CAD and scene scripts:
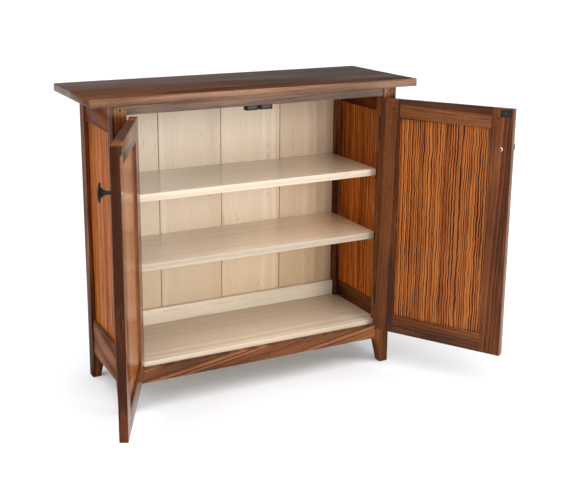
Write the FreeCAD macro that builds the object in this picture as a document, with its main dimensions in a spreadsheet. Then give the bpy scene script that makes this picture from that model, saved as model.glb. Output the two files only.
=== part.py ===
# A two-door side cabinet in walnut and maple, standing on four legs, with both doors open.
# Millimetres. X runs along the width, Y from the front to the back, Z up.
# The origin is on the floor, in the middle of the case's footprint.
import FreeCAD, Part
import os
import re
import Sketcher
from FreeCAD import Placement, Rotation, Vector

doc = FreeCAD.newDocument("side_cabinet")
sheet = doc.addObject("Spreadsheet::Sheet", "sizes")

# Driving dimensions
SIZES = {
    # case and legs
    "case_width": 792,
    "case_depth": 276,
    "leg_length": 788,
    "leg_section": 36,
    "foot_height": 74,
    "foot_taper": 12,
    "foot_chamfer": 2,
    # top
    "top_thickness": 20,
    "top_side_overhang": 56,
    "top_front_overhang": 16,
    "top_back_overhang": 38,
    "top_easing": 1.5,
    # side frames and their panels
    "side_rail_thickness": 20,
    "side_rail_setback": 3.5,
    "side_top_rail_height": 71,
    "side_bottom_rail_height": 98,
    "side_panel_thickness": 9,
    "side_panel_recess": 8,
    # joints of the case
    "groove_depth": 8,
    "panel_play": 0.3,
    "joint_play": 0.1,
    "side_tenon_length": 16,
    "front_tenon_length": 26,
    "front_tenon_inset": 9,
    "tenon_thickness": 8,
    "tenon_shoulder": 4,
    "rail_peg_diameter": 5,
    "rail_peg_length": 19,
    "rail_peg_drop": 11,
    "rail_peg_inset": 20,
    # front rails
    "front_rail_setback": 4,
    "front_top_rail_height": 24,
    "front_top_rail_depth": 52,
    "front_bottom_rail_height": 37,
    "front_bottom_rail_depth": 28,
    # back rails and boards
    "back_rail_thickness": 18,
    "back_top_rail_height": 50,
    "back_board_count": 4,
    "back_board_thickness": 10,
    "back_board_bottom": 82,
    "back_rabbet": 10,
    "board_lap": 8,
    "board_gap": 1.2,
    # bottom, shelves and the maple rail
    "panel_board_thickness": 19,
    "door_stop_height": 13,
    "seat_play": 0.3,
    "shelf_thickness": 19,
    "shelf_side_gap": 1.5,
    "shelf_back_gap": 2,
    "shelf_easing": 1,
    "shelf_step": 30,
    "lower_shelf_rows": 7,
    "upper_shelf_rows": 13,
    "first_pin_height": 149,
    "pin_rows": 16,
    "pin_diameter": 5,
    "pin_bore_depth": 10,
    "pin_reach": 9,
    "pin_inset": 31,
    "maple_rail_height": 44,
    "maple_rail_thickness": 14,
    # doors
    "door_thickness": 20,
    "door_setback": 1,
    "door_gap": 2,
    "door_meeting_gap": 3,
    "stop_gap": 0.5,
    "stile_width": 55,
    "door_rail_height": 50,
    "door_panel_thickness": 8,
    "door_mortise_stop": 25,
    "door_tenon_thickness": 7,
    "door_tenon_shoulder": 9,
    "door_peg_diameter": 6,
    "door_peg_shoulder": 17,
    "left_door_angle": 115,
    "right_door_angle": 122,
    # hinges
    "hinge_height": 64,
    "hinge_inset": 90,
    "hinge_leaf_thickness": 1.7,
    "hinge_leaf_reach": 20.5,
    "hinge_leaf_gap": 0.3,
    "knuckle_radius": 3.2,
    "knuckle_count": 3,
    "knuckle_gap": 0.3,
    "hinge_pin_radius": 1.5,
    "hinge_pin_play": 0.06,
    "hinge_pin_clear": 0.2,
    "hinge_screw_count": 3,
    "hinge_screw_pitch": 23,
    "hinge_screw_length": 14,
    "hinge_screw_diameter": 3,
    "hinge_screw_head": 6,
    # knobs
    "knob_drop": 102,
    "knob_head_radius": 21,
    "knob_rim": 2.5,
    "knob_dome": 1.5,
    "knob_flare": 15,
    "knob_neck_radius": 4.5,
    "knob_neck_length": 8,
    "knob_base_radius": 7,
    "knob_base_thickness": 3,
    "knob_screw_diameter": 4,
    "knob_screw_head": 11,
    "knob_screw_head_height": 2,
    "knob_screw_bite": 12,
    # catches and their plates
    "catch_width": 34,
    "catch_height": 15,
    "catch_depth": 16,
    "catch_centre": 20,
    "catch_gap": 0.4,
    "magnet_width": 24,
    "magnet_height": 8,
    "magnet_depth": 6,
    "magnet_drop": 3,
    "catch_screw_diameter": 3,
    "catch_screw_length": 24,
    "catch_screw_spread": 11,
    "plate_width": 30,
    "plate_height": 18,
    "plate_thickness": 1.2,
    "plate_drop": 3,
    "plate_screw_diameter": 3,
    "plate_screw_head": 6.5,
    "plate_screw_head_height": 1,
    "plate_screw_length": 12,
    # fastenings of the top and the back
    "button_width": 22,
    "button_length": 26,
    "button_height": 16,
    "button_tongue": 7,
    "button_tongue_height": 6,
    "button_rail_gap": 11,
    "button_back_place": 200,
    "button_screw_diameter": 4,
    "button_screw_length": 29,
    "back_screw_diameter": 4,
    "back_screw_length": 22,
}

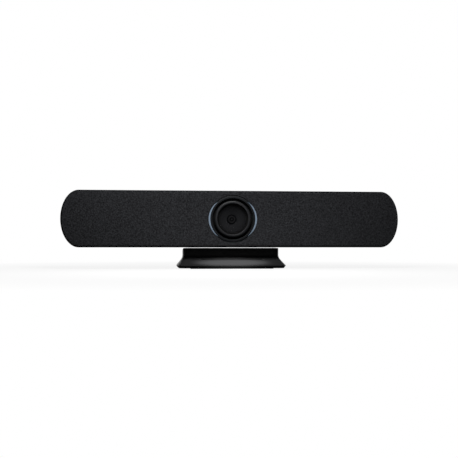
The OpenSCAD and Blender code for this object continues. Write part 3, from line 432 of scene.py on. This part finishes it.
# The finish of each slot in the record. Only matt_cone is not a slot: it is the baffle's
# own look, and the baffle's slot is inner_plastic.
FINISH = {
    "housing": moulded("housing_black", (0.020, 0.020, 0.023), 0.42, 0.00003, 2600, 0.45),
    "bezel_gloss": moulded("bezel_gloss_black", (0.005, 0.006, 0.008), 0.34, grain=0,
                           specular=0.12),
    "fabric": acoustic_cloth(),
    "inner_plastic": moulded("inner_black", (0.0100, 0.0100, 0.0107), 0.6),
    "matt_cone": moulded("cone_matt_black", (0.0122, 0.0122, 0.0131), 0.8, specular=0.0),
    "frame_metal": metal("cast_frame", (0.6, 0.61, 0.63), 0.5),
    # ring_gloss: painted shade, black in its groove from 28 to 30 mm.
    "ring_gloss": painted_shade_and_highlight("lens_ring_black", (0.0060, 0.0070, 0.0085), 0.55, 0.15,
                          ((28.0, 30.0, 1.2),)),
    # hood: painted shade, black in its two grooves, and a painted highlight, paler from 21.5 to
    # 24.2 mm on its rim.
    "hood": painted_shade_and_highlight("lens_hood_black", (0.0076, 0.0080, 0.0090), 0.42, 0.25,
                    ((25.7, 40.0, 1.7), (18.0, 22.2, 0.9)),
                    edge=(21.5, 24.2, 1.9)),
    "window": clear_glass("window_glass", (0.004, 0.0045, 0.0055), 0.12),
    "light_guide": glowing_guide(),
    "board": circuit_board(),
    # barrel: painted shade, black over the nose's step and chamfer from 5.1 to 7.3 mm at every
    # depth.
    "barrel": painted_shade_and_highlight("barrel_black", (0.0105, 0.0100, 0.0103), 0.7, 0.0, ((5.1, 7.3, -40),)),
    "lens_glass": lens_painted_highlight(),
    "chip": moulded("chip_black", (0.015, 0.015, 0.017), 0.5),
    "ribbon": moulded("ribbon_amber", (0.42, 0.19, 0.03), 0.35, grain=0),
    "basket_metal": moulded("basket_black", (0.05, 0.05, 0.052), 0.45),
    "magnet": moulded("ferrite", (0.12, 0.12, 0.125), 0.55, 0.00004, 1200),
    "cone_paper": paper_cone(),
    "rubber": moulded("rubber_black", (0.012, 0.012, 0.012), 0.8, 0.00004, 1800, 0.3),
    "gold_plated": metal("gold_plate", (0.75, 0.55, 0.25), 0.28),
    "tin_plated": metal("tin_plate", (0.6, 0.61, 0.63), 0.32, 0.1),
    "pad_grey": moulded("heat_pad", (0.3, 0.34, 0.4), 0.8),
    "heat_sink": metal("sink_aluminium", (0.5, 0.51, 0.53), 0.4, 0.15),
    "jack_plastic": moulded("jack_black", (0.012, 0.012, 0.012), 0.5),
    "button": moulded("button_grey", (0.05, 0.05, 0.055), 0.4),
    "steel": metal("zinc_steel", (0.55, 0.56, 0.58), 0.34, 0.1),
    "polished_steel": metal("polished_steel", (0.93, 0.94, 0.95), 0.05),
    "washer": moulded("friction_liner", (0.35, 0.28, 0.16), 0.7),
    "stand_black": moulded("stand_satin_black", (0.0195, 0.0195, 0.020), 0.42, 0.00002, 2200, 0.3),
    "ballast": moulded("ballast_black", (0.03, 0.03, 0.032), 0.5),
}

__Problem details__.
Select every line where the word "FreeCAD" occurs.

__Response__.
Write the FreeCAD macro that builds the object in this picture as a document, with its main dimensions in a spreadsheet. Then give the bpy scene script that makes this picture from that model, saved as model.glb. Output the two files only.
import FreeCAD, Part
from FreeCAD import Placement, Rotation, Vector
doc = FreeCAD.newDocument("side_cabinet")